Y'all.
I have a True Blood problem.
First season was compelling enough for me to watch episodes one after the other on my mother-in-law's On Demand, and then go home and rent the rest. Second season was the reason I signed up for Netflix, and the third season has me pulling up a big soft chair in front of my slow-ass computer to watch probably pirated episodes in pixellated glory. And ignoring my children to read the Jezebel episode recaps.
The real bummer, though, is that Eric Northman is 1) not an actual person, and 2) not going to come to my house. Which might sound ridiculous coming from a married lady in her mid-30s, but something momentous has happened: my period has returned after a 27-month absence (9 months of pregnancy, 18 months of nursing amenorrhea) and, as happened last time, somebody told my glands that they belong to a fourteen-year-old boy and they are responding accordingly. I'm afraid my voice might start changing.
But hey, anybody can get all hot and bothered when supplied with saucy vampire teevee. The truly shocking part of this whole hot mess is that when I settle in to watch an episode, I don't want to eat; in fact, my stomach gets that tense fluttery feeling...you know, like when I was sixteen and some sweet, sarcastic boy aswirl with pheromones and his mother's laundry detergent wrote me an illustrated note with a Flair pen.
That kind of feeling.
It wasn't a feeling I missed, exactly, but it was one I thought I'd said goodbye to forever. That feeling just doesn't keep well, not in relationships that last more than five weeks. But here it is again.
For a goddamned television show. Could I be any more ridiculous?

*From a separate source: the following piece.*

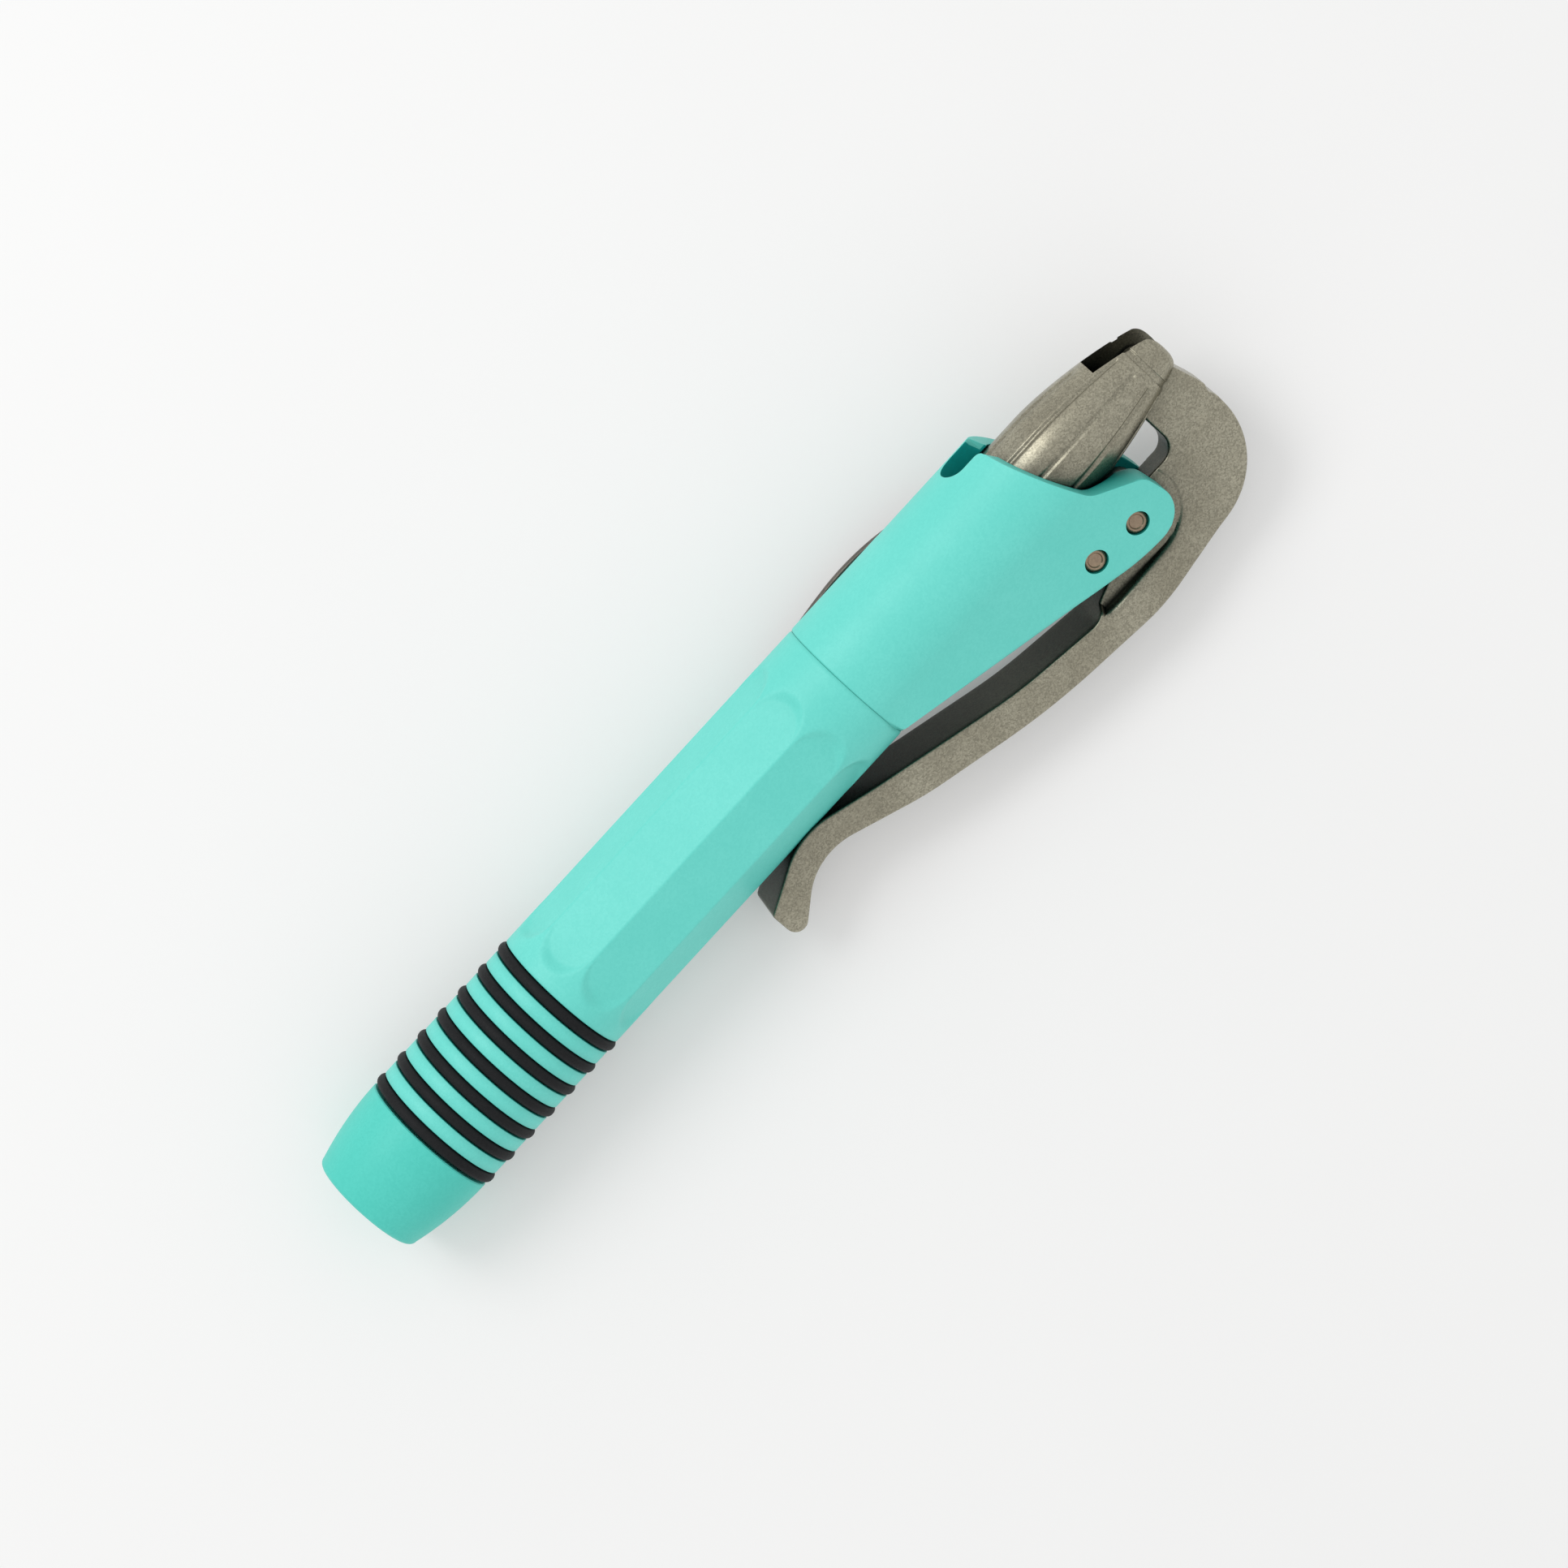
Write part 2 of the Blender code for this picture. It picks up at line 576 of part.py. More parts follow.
def make_spring(build, metal):
    """Main spring between its seat and the collar, and the seat."""
    low = SEAT_AT + SEAT_THICKNESS + SPRING_WIRE + GAP
    high = COLLAR_AT - COLLAR_LENGTH - GAP - SPRING_WIRE
    curve = bpy.data.curves.new("main_spring_line", "CURVE")
    curve.dimensions = "3D"
    curve.bevel_depth = SPRING_WIRE
    curve.bevel_resolution = 1
    curve.use_fill_caps = True
    spline = curve.splines.new("POLY")
    count = SPRING_TURNS * SPRING_STEPS
    spline.points.add(count)
    for i, point in enumerate(spline.points):
        angle = 2 * math.pi * i / SPRING_STEPS
        point.co = (low + (high - low) * i / count, SPRING_RADIUS * math.cos(angle),
                    SPRING_RADIUS * math.sin(angle), 1.0)
    build.from_curve("main_spring", curve, metal)
    print("least gap between the spring's turns: %.2f mm"
          % (1000 * ((high - low) / SPRING_TURNS - 2 * SPRING_WIRE)))
    top = SEAT_AT + SEAT_THICKNESS
    build.turned("spring_seat", [
        (top + SEAT_BOSS_LENGTH, SEAT_HOLE), (top + SEAT_BOSS_LENGTH, SEAT_BOSS_RADIUS),
        (top, SEAT_BOSS_RADIUS), (top, SEAT_RADIUS), (SEAT_AT, SEAT_RADIUS), (SEAT_AT, SEAT_HOLE)],
        metal, segments=SMALL_SEGMENTS)


def make_lever(build, metal, pivot):
    """Lever: its side outline, narrowed in plan, with room for the ears and the washers."""
    lever = build.extruded("lever", rounded(outline_lever()), LEVER_HALF_WIDTH, metal, parent=pivot)
    half = outline_lever_plan()
    plan = rounded(half + [(x, -y, radius) for x, y, radius in reversed(half)])
    high = 2 * PIVOT_DROP
    boolean(lever, "INTERSECT", build.extruded("lever_plan", plan, high, None, turn=(0, 0, 0),
                                               parent=pivot))
    corner = EAR_SWEEP * ROUND_END
    sweep = rounded([(-EAR_ROOM_BACK, -EAR_SWEEP, 0.0), (EAR_SWEEP, -EAR_SWEEP, corner),
                     (EAR_SWEEP, EAR_SWEEP, corner), (-EAR_ROOM_BACK, EAR_SWEEP, 0.0)])
    wide = (LEVER_HALF_WIDTH + PAST - PLATE_HALF) / 2
    for name, side in (("near", -1), ("far", 1)):
        cut(lever, build.extruded("ear_room_" + name, sweep, wide, None, parent=pivot,
                                  at=(0, side * (PLATE_HALF + wide), 0)))
        disc = [(LEVER_HALF_WIDTH, 0.0), (LEVER_HALF_WIDTH, WASHER_RECESS), (WEB_HALF, WASHER_RECESS),
                (WEB_HALF, 0.0)]
        cut(lever, build.turned("washer_room_" + name, disc, None, parent=pivot,
                                turn=(-side * math.pi / 2, 0, 0)))
    cut(lever, build.turned("bush_hole", [
        (LEVER_HALF_WIDTH, 0.0), (LEVER_HALF_WIDTH, BUSH_RADIUS + GAP),
        (-LEVER_HALF_WIDTH, BUSH_RADIUS + GAP), (-LEVER_HALF_WIDTH, 0.0)], None, parent=pivot,
        turn=(-math.pi / 2, 0, 0), segments=SMALL_SEGMENTS))
    return lever


def make_pivot_parts(build, metal, bronze, pivot):
    """Bush in the lever, the washers beside it and the two pins across the ears."""
    across = (-math.pi / 2, 0, 0)
    hole = PIN_RADIUS + GAP
    build.turned("pivot_bush", [(WEB_HALF, hole), (WEB_HALF, BUSH_RADIUS), (-WEB_HALF, BUSH_RADIUS),
                                (-WEB_HALF, hole)], bronze, parent=pivot, turn=across,
                 segments=SMALL_SEGMENTS)
    middle = (WEB_HALF + SLOT_HALF) / 2
    for name, side in (("near", -1), ("far", 1)):
        build.turned("pivot_washer_" + name, [
            (WASHER_HALF, hole), (WASHER_HALF, WASHER_RADIUS), (-WASHER_HALF, WASHER_RADIUS),
            (-WASHER_HALF, hole)], bronze, at=(PIVOT.x, side * middle, PIVOT.z), turn=across,
            segments=SMALL_SEGMENTS)
    for name, at in (("pivot_pin", PIVOT), ("stop_pin", STOP_PIN)):
        cheek = TUBE_RADIUS / math.cos(CHEEK_ANGLE) + at.z * math.tan(CHEEK_ANGLE)
        half = cheek - (PIN_RADIUS + GAP) * math.tan(CHEEK_ANGLE) - PIN_SUNK
        build.turned(name, [
            (half, 0.0), (half, PIN_RADIUS - PIN_CHAMFER), (half - PIN_CHAMFER, PIN_RADIUS),
            (PIN_CHAMFER - half, PIN_RADIUS), (-half, PIN_RADIUS - PIN_CHAMFER), (-half, 0.0)],
            metal, at=at, turn=across, segments=SMALL_SEGMENTS)


def spaced(line, step):
    """Adds points along a line's straight stretches, so that none is longer than a step."""
    points = [line[0]]
    for start, end in zip(line, line[1:]):
        count = max(1, math.ceil((end - start).length / step))
        points += [start.lerp(end, i / count) for i in range(1, count + 1)]
    return points


def clip_line(front, inner, peak):
    """The clip's inner face seen along Z, as points (x, y) from its screwed end to its lip."""
    rest = TUBE_RADIUS + GAP
    lip = HEAD_REAR - CLIP_REACH
    corner, dip = peak, rest
    for _ in range(CLIP_PASSES):
        line = rounded([
            (front, inner, 0.0), (HEAD_REAR + CLIP_SEAT_START, inner, CLIP_SEAT_BEND),
            (HEAD_REAR + CLIP_PEAK_AT, corner, CLIP_BEND), (lip, dip, CLIP_LIP_BEND),
            (lip - CLIP_LIP, rest + CLIP_LIP_RISE, 0.0), (lip - CLIP_LIP, 0.0, 0.0),
            (front, 0.0, 0.0)])[:-2]
        corner += peak - max(point[1] for point in line)
        dip += rest - min(point[1] for point in line if point[0] < HEAD_REAR)
    return line


def make_clip(build, metal):
    """Carry clip: a bent strip on the far cheek, held by two screws."""
    inner = CLIP_FLAT + GAP
    front = HEAD_REAR + CLIP_SEAT_START + CLIP_SEAT_LENGTH - GAP
    shape = bmesh.new()
    rows = []
    for x, y in spaced(clip_line(front, inner, CLIP_PEAK - CLIP_THICKNESS), CLIP_STEP):
        half = CLIP_WIDTH / 2 * (1 - ((x - HEAD_REAR - CLIP_PEAK_AT) / CLIP_LEAF) ** 2)
        rows.append([shape.verts.new((x, y, side * half)) for side in (-1, 1)])
    for first, second in zip(rows, rows[1:]):
        shape.faces.new((first[0], first[1], second[1], second[0]))
    mesh = bpy.data.meshes.new("carry_clip")
    shape.to_mesh(mesh)
    shape.free()
    clip = build.add("carry_clip", mesh, metal)
    skin = clip.modifiers.new("thickness", "SOLIDIFY")
    skin.thickness = CLIP_THICKNESS
    skin.offset = -1.0
    skin.use_even_offset = True
    outer = inner + CLIP_THICKNESS
    for i, at in enumerate(screw_places()):
        cut(clip, build.pin_cutter("clip_hole_%d" % i, at, SCREW_SHANK + GAP, inner - PAST,
                                   outer + PAST))
        low = outer + GAP
        screw = build.turned("clip_screw_%d" % (i + 1), [
            (low + SCREW_HEAD_HEIGHT, 0.0), (low + SCREW_HEAD_HEIGHT, SCREW_HEAD_TOP),
            (low + SCREW_HEAD_HEIGHT / 2, SCREW_HEAD_RADIUS), (low, SCREW_HEAD_RADIUS),
            (low, SCREW_SHANK), (CLIP_FLAT - SCREW_DEPTH, SCREW_SHANK), (CLIP_FLAT - SCREW_DEPTH, 0.0)],
            metal, at=(at[0], 0, 0), turn=(-math.pi / 2, 0, 0), segments=SMALL_SEGMENTS)
        top = low + SCREW_HEAD_HEIGHT
        cut(screw, build.turned("socket_%d" % i, [
            (top + GAP, 0.0), (top + GAP, SCREW_SOCKET_RADIUS),
            (top - SCREW_SOCKET_DEPTH, SCREW_SOCKET_RADIUS), (top - SCREW_SOCKET_DEPTH, 0.0)], None,
            at=(at[0], 0, 0), turn=(-math.pi / 2, 0, 0), segments=6))
    return clip


def world_points(solids):
    """The evaluated corners of some solids, as one array in world space."""
    graph = bpy.context.evaluated_depsgraph_get()
    clouds = []
    for solid in solids:
        seen = solid.evaluated_get(graph)
        mesh = seen.to_mesh()
        flat = np.empty(len(mesh.vertices) * 3)
        mesh.vertices.foreach_get("co", flat)
        seen.to_mesh_clear()
        matrix = np.array(solid.matrix_world)
        clouds.append(flat.reshape(-1, 3) @ matrix[:3, :3].T + matrix[:3, 3])
    return np.concatenate(clouds)


def lay_on_table(build, supports):
    """Turns the rig until its three groups of supports touch one level plane, at Z = 0."""
    bpy.context.view_layer.update()
    clouds = [world_points(group) for group in supports]
    angles = np.array([START_ROLL, START_PITCH])

    def heights(tilt):
        turn = np.array(Matrix.Rotation(tilt[1], 3, "Y") @ Matrix.Rotation(tilt[0], 3, "X"))
        lows = [(cloud @ turn.T)[:, 2].min() for cloud in clouds]
        return np.array([lows[1] - lows[0], lows[2] - lows[0]])

    nudge = 1e-4
    for _ in range(LEVEL_PASSES):
        level = heights(angles)
        slope = np.stack([(heights(angles + nudge * axis) - level) / nudge for axis in np.eye(2)], axis=1)
        angles = angles - np.linalg.solve(slope, level)
    build.rig.rotation_euler = (angles[0], angles[1], 0.0)
    bpy.context.view_layer.update()
    solids = [thing for thing in build.parts.objects if thing.type == "MESH"]
    cloud = world_points(solids)
    low, high = cloud.min(axis=0), cloud.max(axis=0)
    build.rig.location = (-(low[0] + high[0]) / 2, -(low[1] + high[1]) / 2, -low[2])
    print("lies at %.2f and %.2f degrees" % tuple(np.degrees(angles)))


def main():
    """Builds the trainer."""
    clear_scene()
    build = Builder("grip_trainer")
    coating = make_material("teal_coating", (0.13, 0.70, 0.62), 0.55, 0.0)
    rubber = make_material("black_rubber", (0.012, 0.014, 0.016), 0.6, 0.0)
    metal = make_material("blasted_metal", (0.30, 0.28, 0.23), 0.45, 0.9)
    pin_steel = make_material("pin_steel", (0.34, 0.26, 0.21), 0.4, 0.9)
    bronze = make_material("bronze", (0.45, 0.30, 0.14), 0.4, 0.9)
    pivot = bpy.data.objects.new("pivot", None)
    build.parts.objects.link(pivot)
    pivot.parent = build.rig
    pivot.location = PIVOT

    cap = make_end_cap(build, coating)
    tube = make_handle_tube(build, coating)
    rings = make_rings(build, rubber)
    make_head(build, coating)
    make_nose(build, metal)
    make_push_rod(build, metal)
    make_spring(build, metal)
    lever = make_lever(build, metal, pivot)
    make_pivot_parts(build, pin_steel, bronze, pivot)
    clip = make_clip(build, metal)
    lay_on_table(build, [[cap, tube] + rings, [lever], [clip]])


main()
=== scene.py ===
"""Lever grip trainer: the visible model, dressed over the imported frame.

Every piece is a surface worked out in the trainer's own axes, +X from the butt to the nose,
+Z towards the head's back and +Y towards the carry clip, with the butt's face at X = 0. The
frame's joints say how those axes lie in the row frame, and each mesh is written there.
"""

import json
import logging
import math
from dataclasses import dataclass
from enum import Enum
from typing import Callable, Sequence

import bmesh
import bpy
import numpy as np
from mathutils import Matrix, Vector


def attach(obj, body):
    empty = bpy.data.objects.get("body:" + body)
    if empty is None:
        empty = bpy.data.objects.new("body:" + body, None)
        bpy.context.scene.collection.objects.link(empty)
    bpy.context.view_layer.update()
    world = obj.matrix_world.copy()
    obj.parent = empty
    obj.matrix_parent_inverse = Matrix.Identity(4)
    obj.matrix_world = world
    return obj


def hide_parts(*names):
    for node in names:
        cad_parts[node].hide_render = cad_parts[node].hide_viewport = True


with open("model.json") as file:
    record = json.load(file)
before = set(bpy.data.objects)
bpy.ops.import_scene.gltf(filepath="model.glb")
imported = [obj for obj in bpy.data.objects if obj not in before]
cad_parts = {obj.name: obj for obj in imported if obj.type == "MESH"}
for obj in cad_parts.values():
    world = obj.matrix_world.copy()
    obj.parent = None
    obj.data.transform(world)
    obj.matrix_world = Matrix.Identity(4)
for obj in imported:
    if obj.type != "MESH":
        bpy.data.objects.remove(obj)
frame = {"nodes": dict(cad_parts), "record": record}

LOG = logging.getLogger("trainer")
WELD = 2e-6                       # points closer than this are one
SMOOTH_ANGLE = math.radians(38)   # edges sharper than this keep their crease
CROWD = 0.35                      # how much the head's points crowd towards its edges
FINE_STEP = 0.0001                # between the points of a finely divided edge
PAST = 0.02                       # how far cutters reach, past every surface that they cut


class Body(Enum):
    """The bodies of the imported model."""

    HANDLE = "handle"
    LEVER = "lever"
    NOSE = "nose"


class Axis(Enum):
    """The axis that a turned piece is turned about."""

    ALONG = (0, 1, 2)
    ACROSS = (1, 0, 2)


@dataclass(frozen=True)
class Sizes:
    """Sizes in metres that several pieces share, as in the CAD model."""

    gap: float = 0.0003
    tube_radius: float = 0.012
    tube_bore: float = 0.0085
    butt: float = -0.0004
    cap_end: float = 0.01515
    tube_rear: float = 0.01535
    head_rear: float = 0.1143
    head_bore: float = 0.0089
    joint_chamfer: float = 0.0005
    joint_fall: float = 0.36
    spigot_radius: float = 0.0097
    spigot_length: float = 0.0137
    clip_flat: float = 0.0112
    clip_seat_start: float = 0.0225
    clip_seat_length: float = 0.0117
    screw_spacing: float = 0.005
    slot_half: float = 0.00325
    pin_radius: float = 0.002
    pivot: tuple[float, float, float] = (0.1642, 0.0, -0.015)
    stop_pin: tuple[float, float, float] = (0.1553, 0.0, -0.0142)
    cheek_angle: float = math.radians(15)

    def cheek(self, z: np.ndarray | float) -> np.ndarray | float:
        """Half width between the planar cheeks at a height, where they touch the round back."""
        return self.tube_radius / math.cos(self.cheek_angle) + z * math.tan(self.cheek_angle)


class DesignFrame:
    """The trainer's own axes, found from the frame's two joints."""

    def __init__(self, joints: Sequence[dict], pivot: Sequence[float]) -> None:
        """Reads the axes.

        Args:
            joints: the record's joints, with the hinge about -Y and the slide along -X.
            pivot: the hinge's place in the trainer's own axes.
        """
        by_type = {joint["type"]: joint for joint in joints}
        along = -np.array(by_type["slide"]["axis"], dtype=float)
        along /= np.linalg.norm(along)
        across = -np.array(by_type["hinge"]["axis"], dtype=float)
        across -= along * (across @ along)
        across /= np.linalg.norm(across)
        self.turn = np.stack([along, across, np.cross(along, across)], axis=1)
        self.origin = np.array(by_type["hinge"]["pos_m"]) - self.turn @ np.array(pivot)

    def to_row(self, points: np.ndarray) -> np.ndarray:
        """Points of the trainer's own axes, in the row frame."""
        return points @ self.turn.T + self.origin

    def from_row(self, points: np.ndarray) -> np.ndarray:
        """Points of the row frame, in the trainer's own axes."""
        return (points - self.origin) @ self.turn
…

The thing about being profoundly happy and profoundly settled is that it isn't always very exciting, especially when you have to will yourself not to discuss the school lunch program as part of foreplay. If fifty-four minutes of titillating comic-book horror can shut off the "buy-peanut-butter-oh-shit-we're-out of-cat-food-there-are- no-clean-socks-for- the-kids-need-to-pay-the-gas-bill" faucet for a week, then who am I to deny myself? And if I feed my children cat food so I can moon around the IKEA catalog imagining the beautiful Swedish homeland of one Alexander Skarsgard, if I pick up my college books with the Old Norse and Old English and Old Icelandic so I can replay certain scenes and try to understand them without subtitles -- well, who are you to judge?